On Tue, 22 Mar 2011, Rich E wrote:

Thanks for the insight into more pd internals, although I think I prefer an approach that does not heavily rely on public pointers floating around, like pd_newest

pd_newest is a function returning a pointer, not a pointer itself. that's an easy mistake to do, especially as the return value of it gets almost always cast to a more specific type such as :

  t_my_something_tilde *stuff = (t_my_something_tilde *)pd_newest();

(it is funny that it is declared in m_pd.h, but then there is a comment above its implementation that it is a hack, maybe be removed or redesigned).

No, it's not funny. Miller will call "hacks" things that are quite normal to be doing, and then forget about them entirely, and 15 years later, people like you still assume that the comments mean something, even though in the meantime 13 or 42 developers had to call pd_newest() somewhere because it's the only way to do a rather basic thing.

 By the way, if I call pd_newest after glob_evalfile(), will it give me
a reference to the patch?

From what I know and from what I can read quickly, you wouldn't get it,
you'd get the last object created in the patch, but I didn't try it.

However, canvas_popabstraction does set pd_newest, so you can already use pd_newest() if you pretend that the patch is an abstraction.

About namecanvas, there were two issues that I found when I had a system for dynamically loading/unloading and linking together patches that contained audio: 1) DSP had to be shut off and then turned back on once the linking was done.  Sometimes I wouldn't even get audio out of an object until this happened.

Ah ok, this is not the responsibility of [namecanvas], but I know what you mean.

2) closing a patch that had audio receivers containing $ variables via the menuclose message was unstable, and would sometimes crash pd.  

I don't see how this could ever happen.
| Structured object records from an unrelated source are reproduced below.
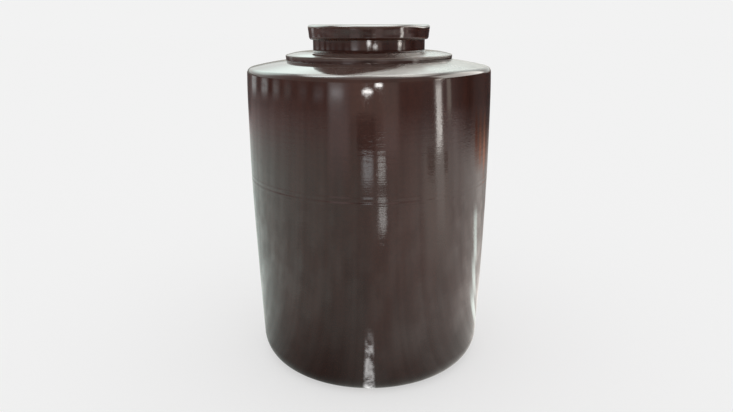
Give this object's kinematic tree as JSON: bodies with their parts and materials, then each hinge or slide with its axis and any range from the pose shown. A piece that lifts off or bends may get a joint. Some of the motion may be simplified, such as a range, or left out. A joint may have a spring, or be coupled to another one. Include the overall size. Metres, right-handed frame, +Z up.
{
  "type": "ceramic crock fermenter",
  "caption": "Tall glazed stoneware fermenting jar with a stepped shoulder, narrow neck, cap lid on a sealing ring, and half-moon pressing weights inside.",
  "frame": {"origin": "centre of the ring that the jar stands on, on the floor", "axes": "+Z up along the axis the jar was thrown about; the two weights part along the YZ plane, left at -X and right at +X"},
  "size_m": [0.683, 0.683, 0.95],
  "materials": {
    "jar_glaze": "polished",
    "lid_glaze": "polished",
    "seal_silicone": "satin",
    "weight_glaze": "gloss"
  },
  "bodies": {
    "jar": {"crock_body": "jar_glaze"},
    "lid_set": {"lid": "lid_glaze", "lid_seal_ring": "seal_silicone"},
    "left_weight": {"weight_left": "weight_glaze"},
    "right_weight": {"weight_right": "weight_glaze"}
  },
  "joints": [
    {"name": "lid_lift", "type": "slide", "parent": "jar", "child": "lid_set", "axis": [0, 0, 1], "range_m": [0, 0.2]},
    {"name": "weight_left_rise", "type": "slide", "parent": "jar", "child": "left_weight", "axis": [0, 0, 1], "range_m": [0, 0.7]},
    {"name": "weight_right_rise", "type": "slide", "parent": "jar", "child": "right_weight", "axis": [0, 0, 1], "range_m": [0, 0.7]}
  ]
}
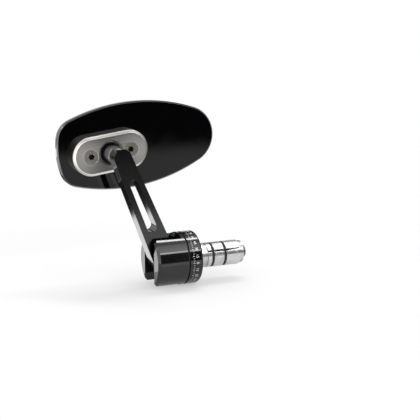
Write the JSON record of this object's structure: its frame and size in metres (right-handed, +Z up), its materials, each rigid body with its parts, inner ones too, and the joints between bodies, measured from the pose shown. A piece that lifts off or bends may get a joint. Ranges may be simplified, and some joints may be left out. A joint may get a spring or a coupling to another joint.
{
  "type": "bar end mirror",
  "caption": "Motorcycle bar end mirror: an oval head on a ball joint and windowed arm, folding in a forked round body with a bar clamp.",
  "frame": {"origin": "on the handlebar's axis, at the shoulder where the collar meets the end of the bar", "axes": "+X along the handlebar into the bar, +Y rearward toward the side the glass faces, +Z up"},
  "size_m": [0.1237, 0.0513, 0.1227],
  "materials": {
    "black_body": "polished black anodised",
    "black_collar": "satin black anodised with plain index marks",
    "black_arm": "satin black anodised",
    "black_spacer": "black anodised",
    "rubber": "matte",
    "black_steel": "black oxide",
    "blue_black_steel": "blue-black oxide",
    "dark_plastic": "dark bearing plastic",
    "polished_steel": "polished",
    "brushed_aluminium": "brushed, with bright bevels",
    "stainless_screw": "satin stainless",
    "gloss_black": "gloss black",
    "foam_tape": "foam tape",
    "mirror_glass": "silvered",
    "plain_steel": "plain",
    "zinc_steel": "zinc plated",
    "plain_aluminium": "turned, plain"
  },
  "bodies": {
    "bar_clamp": {"clamp_bolt": "plain_steel", "bolt_washer": "zinc_steel", "bar_sleeve": "plain_aluminium", "thrust_washer": "zinc_steel", "jaw_band_near": "rubber", "jaw_band_far": "rubber"},
    "fork": {"fork_body": "black_body", "collar_ring": "black_collar", "rubber_ring_outer": "rubber", "rubber_ring_inner": "rubber", "pivot_screw": "black_steel", "spacer_front": "black_spacer", "spacer_rear": "black_spacer", "washer_front": "dark_plastic", "washer_rear": "dark_plastic", "stop_screw": "blue_black_steel"},
    "arm": {"arm": "black_arm", "ball_stud": "polished_steel"},
    "front_liner": {"ball_liner_front": "dark_plastic"},
    "rear_liner": {"ball_liner_rear": "dark_plastic"},
    "head": {"clamp_plate": "brushed_aluminium", "plate_screw_left": "stainless_screw", "plate_screw_right": "stainless_screw", "mirror_shell": "gloss_black", "glass_pad": "foam_tape", "mirror_glass": "mirror_glass"},
    "nut": {"cone_nut": "zinc_steel"},
    "top_jaw": {"jaw_top": "plain_aluminium"},
    "front_jaw": {"jaw_front": "plain_aluminium"},
    "rear_jaw": {"jaw_rear": "plain_aluminium"}
  },
  "joints": [
    {"name": "bar_turn", "type": "hinge", "parent": "bar_clamp", "child": "fork", "pos_m": [0, 0, 0], "axis": [1, 0, 0], "continuous": true},
    {"name": "arm_fold", "type": "hinge", "parent": "fork", "child": "arm", "pos_m": [-0.0221, 0, 0], "axis": [0, 1, 0], "range_deg": [-65, 0.5]},
    {"name": "ball_pan", "type": "hinge", "parent": "arm", "child": "front_liner", "pos_m": [-0.05112, 0.023, 0.07165], "axis": [0, 0, 1], "range_deg": [-12, 12]},
    {"name": "ball_tilt", "type": "hinge", "parent": "front_liner", "child": "rear_liner", "pos_m": [-0.05112, 0.023, 0.07165], "axis": [1, 0, 0], "range_deg": [-12, 12]},
    {"name": "ball_spin", "type": "hinge", "parent": "rear_liner", "child": "head", "pos_m": [-0.05112, 0.023, 0.07165], "axis": [0, 1, 0], "range_deg": [-30, 30]},
    {"name": "nut_draw", "type": "slide", "parent": "bar_clamp", "child": "nut", "axis": [-1, 0, 0], "range_m": [0, 0.001]},
    {"name": "jaw_top_out", "type": "slide", "parent": "bar_clamp", "child": "top_jaw", "axis": [0, 0, 1], "range_m": [0, 0.0005]},
    {"name": "jaw_front_out", "type": "slide", "parent": "bar_clamp", "child": "front_jaw", "axis": [0, -0.866, -0.5], "range_m": [0, 0.0005]},
    {"name": "jaw_rear_out", "type": "slide", "parent": "bar_clamp", "child": "rear_jaw", "axis": [0, 0.866, -0.5], "range_m": [0, 0.0005]}
  ],
  "couplings": [
    {"joint": "jaw_top_out", "follows": "nut_draw", "ratio": 0.5},
    {"joint": "jaw_front_out", "follows": "nut_draw", "ratio": 0.5},
    {"joint": "jaw_rear_out", "follows": "nut_draw", "ratio": 0.5}
  ]
}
Is there a way to make a very small patch that causes that crash to happen ?

I didn't ever get to the bottom of these issues, but from what I understand, [namecanvas] doesn't handle deallocation too well.  I lost all this code anyway,

What do you mean you "lost" it ?

so the new approach I am using for patch maintainence is through libpd and an object oriented language (objective C at the moment, although I think I would prefer python for running pd on a laptop/desktop).

So why don't you use libpd's python bindings ?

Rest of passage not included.